Translating Corporate Speak, Ctd

Like these Dish readers, Jim Manzi defends elements of business jargon:

Jargon develops inside organizations, in part, to help coordinate activities efficiently. It should lead the author of the criticisms to question her premises when at least some of these terms are widely used not only in unsuccessful, but also highly successful, corporations.

Another reader chimes in:

While I too applaud the goal of the website Unsuck It, I think it misses the central problem of corporate language used in consulting, finance and the law.  The issue is not that people use jargon to describe specific things that might be better stated another way; the problem is how often people use corporate catch phrases to say nothing at all.

The consulting word I hate most is "deliverable."  Unsuck It defines the word as "a piece of a project," but it is broadly used in my business to mean anything that anyone might produce and deliver to a client or even another consultant.  Sure, a piece of a project is a deliverable, but so is the entire completed project.  An early draft of a project is not an acceptable deliverable for a client, but it might well be a deliverable for the project manager.  Deliverable might refer to the content of a presentation, or to its physical manifestation.  An email is a deliverable.  So is a speech.  A Power Point presentation is obviously a deliverable, and a single slide or graphic within the presentation is a deliverable, and I have (sadly) seen many a Power Point slide expound broadly on the topic of deliverables. Whenever a colleague uses "deliverable" in my presence, I am seized with a strong desire to bring the meeting to a shrieking halt and demand an actual, specific description of the thing he expects to be delivered. 

Imagine if we used these sorts of meaningless, reflexive nouns to describe all the objects in our lives.  This apple in my lunch?  It's actually just an eatable, just like everything else I consume today.  I'm writing this sendable to you on a typeable.  When I'm done, I'll lean back in my sitable and use my thinkable to imagine a world that doesn't turn me into a suicideable.
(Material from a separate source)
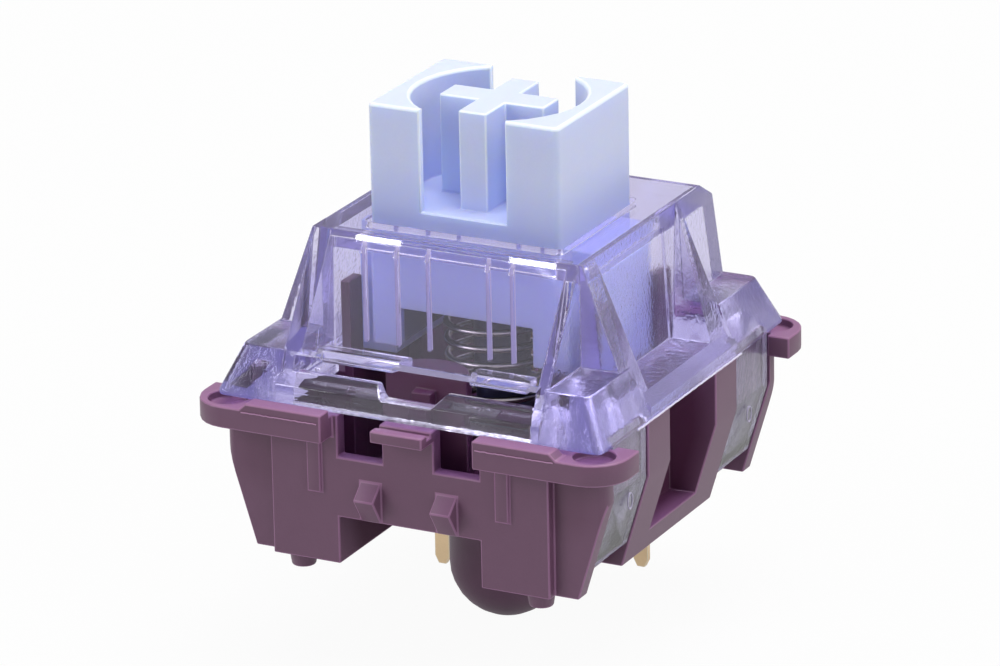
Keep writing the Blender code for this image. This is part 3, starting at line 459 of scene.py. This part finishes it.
@cache
def surface(finish: Finish) -> bpy.types.Material:
    """Make the material of a moulded or metal finish, once.

    Args:
        finish: The finish's colours, grain and gloss.

    Returns:
        The material.
    """
    material, graph, output = new_material(finish.name or f"{finish.slot.value}_finish")
    grain = graph.add("ShaderNodeGroup", node_tree=mould_grain())
    graph.feed(grain, "Size", finish.grain_size)
    graph.feed(grain, "Tone", finish.tone)
    # Painted sheen on faces that look up and painted highlight on rounded edges.
    tint = graph.add("ShaderNodeGroup", node_tree=painted_sheen_tint())
    graph.feed(tint, "Face", rgba(finish.colour))
    graph.feed(tint, "Top", rgba(finish.top or finish.colour))
    graph.feed(tint, "Edge", rgba(finish.edge))
    graph.feed(tint, "Brightness", grain.outputs["Brightness"])
    colour = tint.outputs["Color"]
    # The zones paint shade and glow into the colour by place.
    for zone in finish.zones:
        colour = graph.mix(zone.mask(graph), colour, rgba(zone.colour))
    shader = graph.add("ShaderNodeBsdfPrincipled")
    graph.feed(shader, "Base Color", colour)
    graph.feed(shader, "Roughness", finish.roughness)
    graph.feed(shader, "Metallic", finish.metallic)
    if finish.subsurface:
        graph.feed(shader, "Subsurface Weight", finish.subsurface)
        graph.feed(shader, "Subsurface Radius", finish.scatter)
        graph.feed(shader, "Subsurface Scale", 1.0)
    if finish.grain_depth:
        bump = graph.add("ShaderNodeBump")
        graph.feed(bump, "Height", grain.outputs["Height"])
        graph.feed(bump, "Distance", finish.grain_depth)
        graph.feed(shader, "Normal", bump.outputs["Normal"])
    graph.feed(output, "Surface", shader.outputs[0])
    return material


def clear_surface(glass: Glass) -> bpy.types.Material:
    """Make the clear plastic, which lets light through to what it covers.

    Args:
        glass: The moulding's colours, depth and gloss. It glows with a painted light colour
        where light has been mirrored inside it more times than its bounces.

    Returns:
        The material.
    """
    material, graph, output = new_material(f"{glass.slot.value}_finish")
    shader = graph.add("ShaderNodeBsdfPrincipled")
    graph.feed(shader, "Base Color", rgba(glass.colour))
    dull = graph.math("SUBTRACT", 1.0, glass.polished.mask(graph))
    span = glass.frosted - glass.roughness
    graph.feed(shader, "Roughness", graph.math("MULTIPLY_ADD", dull, span, glass.roughness))
    grain = graph.add("ShaderNodeGroup", node_tree=mould_grain())
    graph.feed(grain, "Size", glass.grain_size)
    graph.feed(grain, "Tone", 0.0)
    bump = graph.add("ShaderNodeBump")
    graph.feed(bump, "Height", graph.math("MULTIPLY", dull, grain.outputs["Height"]))
    graph.feed(bump, "Distance", glass.grain_depth)
    graph.feed(shader, "Normal", bump.outputs["Normal"])
    graph.feed(shader, "Metallic", 0.0)
    graph.feed(shader, "IOR", glass.index)
    graph.feed(shader, "Transmission Weight", 1.0 - glass.haze)
    path = graph.add("ShaderNodeLightPath")
    # Painted light: the glass glows after more reflections than the renderer follows.
    held = graph.math("GREATER_THAN", path.outputs["Glossy Depth"], glass.bounces)
    glow = graph.mix(held, rgba((0.0, 0.0, 0.0)), rgba(glass.painted_glow))
    graph.feed(shader, "Emission Color", glow)
    graph.feed(shader, "Emission Strength", 1.0)
    through = graph.add("ShaderNodeBsdfTransparent")
    graph.feed(through, "Color", rgba(glass.shade))
    choice = graph.add("ShaderNodeMixShader")
    graph.feed(choice, 0, path.outputs["Is Shadow Ray"])
    graph.feed(choice, 1, shader.outputs[0])
    graph.feed(choice, 2, through.outputs[0])
    graph.feed(output, "Surface", choice.outputs[0])
    depth = graph.add("ShaderNodeVolumeAbsorption")
    graph.feed(depth, "Color", rgba(glass.depth_colour))
    graph.feed(depth, "Density", glass.density)
    graph.feed(output, "Volume", depth.outputs[0])
    return material


@dataclass(frozen=True)
class Rounding:
    """How a piece's sharp edges are rounded."""

    width: float
    segments: int = 2
    sharp: float = math.radians(28)
    crease: float = math.radians(2)
    broad: float = 0.8 * MM
    share: float = 0.42
    onward: float = math.cos(math.radians(50))
    merged: float = 1e-7
    level: float = math.radians(0.3)


def edge_width(edge: bmesh.types.BMEdge, wanted: float, rounding: Rounding) -> float:
    """Return the widest rounding that the edge's neighbours leave room for.

    Args:
        edge: The edge to round.
        wanted: The width to have where there is room.
        rounding: The share of a neighbour to use, and how straight on a neighbour runs that
            only continues the edge and so takes none of its room.

    Returns:
        The width, at most the wanted one.
    """
    room = wanted / rounding.share
    for vert in edge.verts:
        along = (vert.co - edge.other_vert(vert).co).normalized()
        for other in vert.link_edges:
            if other is edge:
                continue
            leaving = (other.other_vert(vert).co - vert.co).normalized()
            if along.dot(leaving) < rounding.onward:
                room = min(room, other.calc_length())
    return rounding.share * room


def is_crease(edge: bmesh.types.BMEdge, rounding: Rounding) -> bool:
    """Return whether an edge parts two flat faces, and not two steps of a curve.

    Args:
        edge: The edge, too blunt to be rounded.
        rounding: The least angle of a crease, and how broad a flat face is.

    Returns:
        True for a crease.
    """
    if edge.calc_face_angle(0.0) < rounding.crease:
        return False
    widest = max(face.calc_area() for face in edge.link_faces) / edge.calc_length()
    return widest > rounding.broad


def merged_shape(mesh: bpy.types.Mesh, rounding: Rounding) -> bmesh.types.BMesh:
    """Return a mesh's shape with its loose triangles merged into whole faces.

    Args:
        mesh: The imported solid's mesh.
        rounding: How near two points are merged, and how level two faces are.

    Returns:
        The shape, for the caller to free.
    """
    shape = bmesh.new()
    shape.from_mesh(mesh)
    bmesh.ops.remove_doubles(shape, verts=shape.verts, dist=rounding.merged)
    bmesh.ops.dissolve_limit(
        shape, angle_limit=rounding.level, verts=shape.verts, edges=shape.edges
    )
    return shape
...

Consultants use words like deliverable because it saves them the trouble of actually explaining what they do, because the meat of our work is so often complicated, imprecise, and poorly conceived.  This problem, though, is precisely why consultants (and lawyers and other people who traffic in ideas instead of concrete physical products) should avoid vague, meaningless words.  If your goal on a project is complicated and imprecise, your first step should be to think hard about those goals, identify and name them.  When you rely on "action items" and "deliverables" to get you to the end, you will most likely produce something nearly as meaningless and useless as the words you've used to describe its creation.